# Forum Problem or me?



## autumnwillow (May 14, 2016)

Hmm.
Am I being filtered or something for some very odd reason?

I am using a different IP rather than my own now and it seems that I could browse and posts freely.
When using my own IP address. I get 406/404 pages when replying to messages and posts.


----------



## Topher_osAUrus (May 14, 2016)

autumnwillow said:


> Hmm.
> Am I being filtered or something for some very odd reason?
> 
> I am using a different IP rather than my own now and it seems that I could browse and posts freely.
> When using my own IP address. I get 406/404 pages when replying to messages and posts.



There are 2 threads in regards to thus issue.

http://goldrefiningforum.com/phpBB3/viewtopic.php?f=64&t=23883
Jon says changing your board layout to prosilver alleviates the dilemma.

Hope this helps.
Topher


----------



## FrugalRefiner (May 14, 2016)

It's not just you. Read through 404, Fix for people who can't post., and pm not working.

Dave


----------



## autumnwillow (May 14, 2016)

Now I can't connect using my home dsl. I'm using my mobile Internet now.


----------



## autumnwillow (May 14, 2016)

Post test. Sorry!


----------



## autumnwillow (May 14, 2016)

That worked.

I think I remember changing the timezone before any of these happened.

Now I switched to the prosilver and it worked but I prefer the original one so I switched again. Seems ok.

Thanks for the help!


----------



## Topher_osAUrus (May 14, 2016)

autumnwillow said:


> Now I can't connect using my home dsl. I'm using my mobile Internet now.



I would freak out if i couldn't get online to read the forum.

Thats why i have Hokes book saved on all of my electronic devices and about 500 bookmarks saved offline... Never know when a storm is going to come through here and destroy EVERYthing.. Kindof like last night

Those threads that Dave linked have some great replies by Tzoax and Grelko and Jon that could possibly help you.

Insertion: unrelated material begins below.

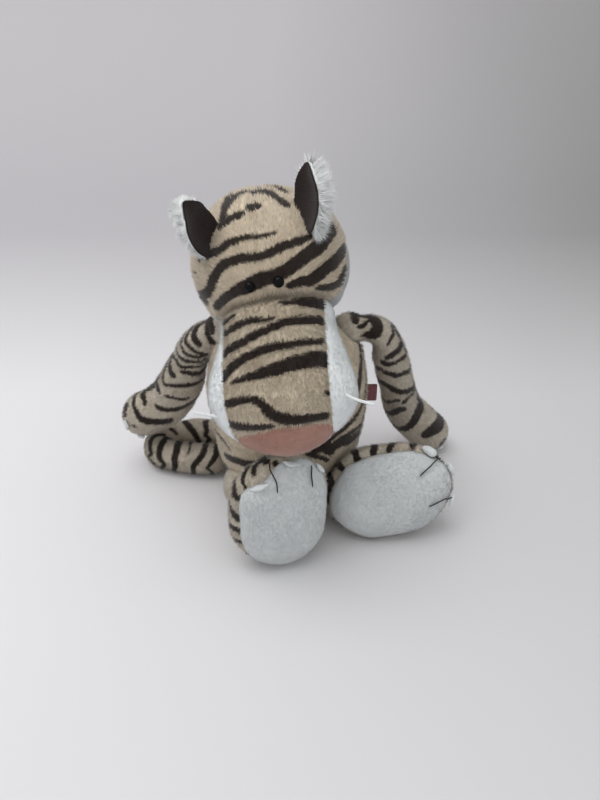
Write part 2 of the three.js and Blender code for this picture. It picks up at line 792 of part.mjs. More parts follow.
function makeBody() {
  const roots = [neckTurn, shoulder(-1), shoulder(1), hip(-1), hip(1), tailSwing];
  const sockets = roots.map(socketFor);
  const bagForm = {
    route: new THREE.LineCurve3(new THREE.Vector3(0, 0, -pelletBagHeight),
      new THREE.Vector3(0, 0, pelletBagHeight)),
    sections: evenSections(pelletBagHalfWidth, pelletBagHalfDepth),
    side: leftward,
    startCap: pelletBagHeight,
    endCap: pelletBagHeight,
    facets: bagFacets,
  };
  const bagSpace = stuffed(bagForm, -gap);
  const cutAll = (solid) => sockets.reduce((rest, socket) => rest.subtract(socket), solid);
  addPiece(tiger, 'body_skin', cutAll(skinOf(bodySolid)), 'stripedPile');
  addPiece(tiger, 'body_filling', cutAll(fillingOf(bodySolid).subtract(bagSpace)), 'fibreFill');
  const bag = pressedFlat(stuffed(bagForm).intersect(fillingOf(bodySolid)), skinWall + gap);
  addPiece(tiger, 'seat_pellet_bag', cutAll(bag), 'pelletCloth');
  addPiece(tiger, 'side_label', labelLoop(), 'darkRibbon');
}

function labelLoop() {
  const seat = onBody(bodyHeight * labelHeightShare, leftward);
  const root = new THREE.Vector3(seat.x - overrun, labelBack, seat.z);
  const outline = new THREE.Shape();
  const outer = labelFold / 2 + labelThick;
  const far = labelOut + overrun;
  outline.moveTo(0, -outer);
  outline.lineTo(far, -outer);
  outline.absarc(far, 0, outer, -halfTurn / 2, halfTurn / 2);
  outline.lineTo(0, outer);
  outline.lineTo(0, labelFold / 2);
  outline.lineTo(far, labelFold / 2);
  outline.absarc(far, 0, labelFold / 2, halfTurn / 2, -halfTurn / 2, true);
  outline.lineTo(0, -labelFold / 2);
  outline.closePath();
  const ribbon = new THREE.ExtrudeGeometry(outline, {
    depth: labelTall, bevelEnabled: false, curveSegments: cordSides,
  });
  ribbon.translate(root.x, root.y, root.z - labelTall / 2);
  return solidOf(ribbon).subtract(bodySolid(-gap));
}

makeBody();
makeNeck();
makeHead();
for (const [hand, name] of [[-1, 'right'], [1, 'left']]) {
  makeEar(hand, name);
  makeWhisker(hand, name);
  makeArm(hand, name);
  makeLeg(hand, name);
}
makeTail();

export default tiger;
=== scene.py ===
# %% [markdown]
# # A seated plush tiger
# The toy is sewn from short pile cloth, filled with fibre and set down with its head slumped
# forward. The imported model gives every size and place. Each cloth skin here is drawn over its
# solid again as a smooth, filled form, and then real pile is grown on it, because soft cloth
# shows its thickness most at its edges, where a painted surface would look cut from paper.

# %% Load the model
import math

import bmesh
import bpy
import numpy as np
from mathutils import Matrix, Vector


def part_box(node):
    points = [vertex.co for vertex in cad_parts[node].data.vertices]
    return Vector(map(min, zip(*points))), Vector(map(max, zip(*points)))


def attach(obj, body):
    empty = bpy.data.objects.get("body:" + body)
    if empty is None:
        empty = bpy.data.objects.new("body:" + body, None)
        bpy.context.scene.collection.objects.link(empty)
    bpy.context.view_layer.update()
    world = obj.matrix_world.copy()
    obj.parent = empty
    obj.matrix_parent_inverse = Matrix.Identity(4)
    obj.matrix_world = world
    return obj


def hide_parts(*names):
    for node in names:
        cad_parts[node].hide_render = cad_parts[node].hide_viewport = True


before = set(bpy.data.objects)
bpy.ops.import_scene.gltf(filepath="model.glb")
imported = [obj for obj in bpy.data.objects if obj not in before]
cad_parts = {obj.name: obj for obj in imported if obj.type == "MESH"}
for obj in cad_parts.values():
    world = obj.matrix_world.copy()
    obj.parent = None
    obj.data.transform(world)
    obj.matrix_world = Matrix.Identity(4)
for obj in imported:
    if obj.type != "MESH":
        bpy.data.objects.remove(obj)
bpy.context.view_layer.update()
bpy.ops.object.select_all(action="DESELECT")
mm = 0.001
# The toy's right side is at -x, which is on the picture's left.
hands = {-1: "right", 1: "left"}

# %% [markdown]
# ## Camera
# The picture was taken from half a metre away and from above, so near things look clearly
# larger. A camera at the real distance gives the same big head; a far one with a longer lens
# would flatten it.

# %% Camera
image_height = 800
sensor_height = 36
focal_pixels = 665.7
camera_spot = Vector((9, -410.7, 331.9)) * mm
camera_pitch = 32
bpy.ops.object.camera_add(location=camera_spot, rotation=(math.radians(90 - camera_pitch), 0, 0))
camera = bpy.context.object
camera.data.lens = focal_pixels * sensor_height / image_height
camera.data.clip_start = 10 * mm
bpy.context.scene.camera = camera
bpy.context.scene.view_settings.view_transform = "Standard"
print("lens:", round(camera.data.lens, 2))

# %% [markdown]
# ## Expressions for shaders
# A material is mostly arithmetic on masks and noises. Wrapping a socket in a small class lets
# that arithmetic be written as plain expressions; each one adds its Math node.

# %% Expressions for shaders
ridges_per_unit = 3.1


class Wire:
    """An output socket that plain expressions can add, subtract, multiply and raise."""

    def __init__(self, cloth, socket):
        self.cloth = cloth
        self.socket = socket

    def math(self, operation, other, swap=False):
        pair = (other, self) if swap else (self, other)
        return self.cloth.node("ShaderNodeMath", {"operation": operation}, {0: pair[0], 1: pair[1]})

    def __add__(self, other):
        return self.math("ADD", other)

    def __sub__(self, other):
        return self.math("SUBTRACT", other)

    def __rsub__(self, other):
        return self.math("SUBTRACT", other, swap=True)

    def __mul__(self, other):
        return self.math("MULTIPLY", other)

    def __pow__(self, other):
        return self.math("POWER", other)

    __radd__ = __add__
    __rmul__ = __mul__


class Cloth:
    """A material being wired."""

    def __init__(self, name):
        self.material = bpy.data.materials.new(name)
        self.material.use_nodes = True
        self.tree = self.material.node_tree
        self.surface = self.tree.nodes["Principled BSDF"]

    def node(self, kind, settings=None, inputs=None, output=0):
        made = self.tree.nodes.new(kind)
        for key, value in (settings or {}).items():
            setattr(made, key, value)
        for key, value in (inputs or {}).items():
            self.feed(made.inputs[key], value)
        return Wire(self, made.outputs[output])

    def feed(self, socket, value):
        if isinstance(value, Wire):
            self.tree.links.new(value.socket, socket)
        else:
            socket.default_value = value

    def set(self, **values):
        for key, value in values.items():
            self.feed(self.surface.inputs[key.replace("_", " ")], value)

    def place(self):
        return self.node("ShaderNodeTexCoord", output="Object")

    def attribute(self, name):
        return self.node("ShaderNodeAttribute", {"attribute_name": name}, output="Fac")

    def noise(self, grain, detail=2.0, rough=0.5):
        """Noise with lumps of about that size in metres."""
        return self.node("ShaderNodeTexNoise", {}, {
            "Vector": self.place(), "Scale": 1 / grain, "Detail": detail, "Roughness": rough})

    def bands(self, grain, way, sway, detail=2.0):
        """Ridges of about that size in metres, one after the other along a direction."""
        return self.node("ShaderNodeTexWave", {"wave_type": "BANDS", "bands_direction": way}, {
            "Vector": self.place(), "Scale": 1 / grain / ridges_per_unit, "Distortion": sway,
            "Detail": detail})

    def blend(self, share, first, second, way="MIX"):
        settings = {"data_type": "RGBA", "blend_type": way}
        return self.node("ShaderNodeMix", settings, {0: share, 6: first, 7: second}, output=2)

    def ramp(self, value, low, high):
        return self.node("ShaderNodeMapRange", {"clamp": True}, {
            "Value": value, "From Min": low, "From Max": high})

    def bump(self, height, strength, deep):
        self.set(Normal=self.node("ShaderNodeBump", {}, {
            "Height": height, "Strength": strength, "Distance": deep}))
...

I dont think ive read anything about dsl connectivity in particular.

Good luck!

Toph


----------



## autumnwillow (May 14, 2016)

Hmmm. I can post here but not in other sections.


----------



## FrugalRefiner (May 14, 2016)

Try subsilver2 and see if it helps.

Dave


----------



## autumnwillow (May 14, 2016)

Tried that. I can't reply in Chemical Processes section.


----------



## Geo (May 14, 2016)

Did you try deleting board cookies? Look on the bottom of any page and the link says " Delete all board cookies ".


----------



## autumnwillow (May 15, 2016)

Okay. I found the bug.

If you type in the percentange sign you will get the error message.
If you changed your timezone to something that does not support DST and you leave DST on you will get errors.


----------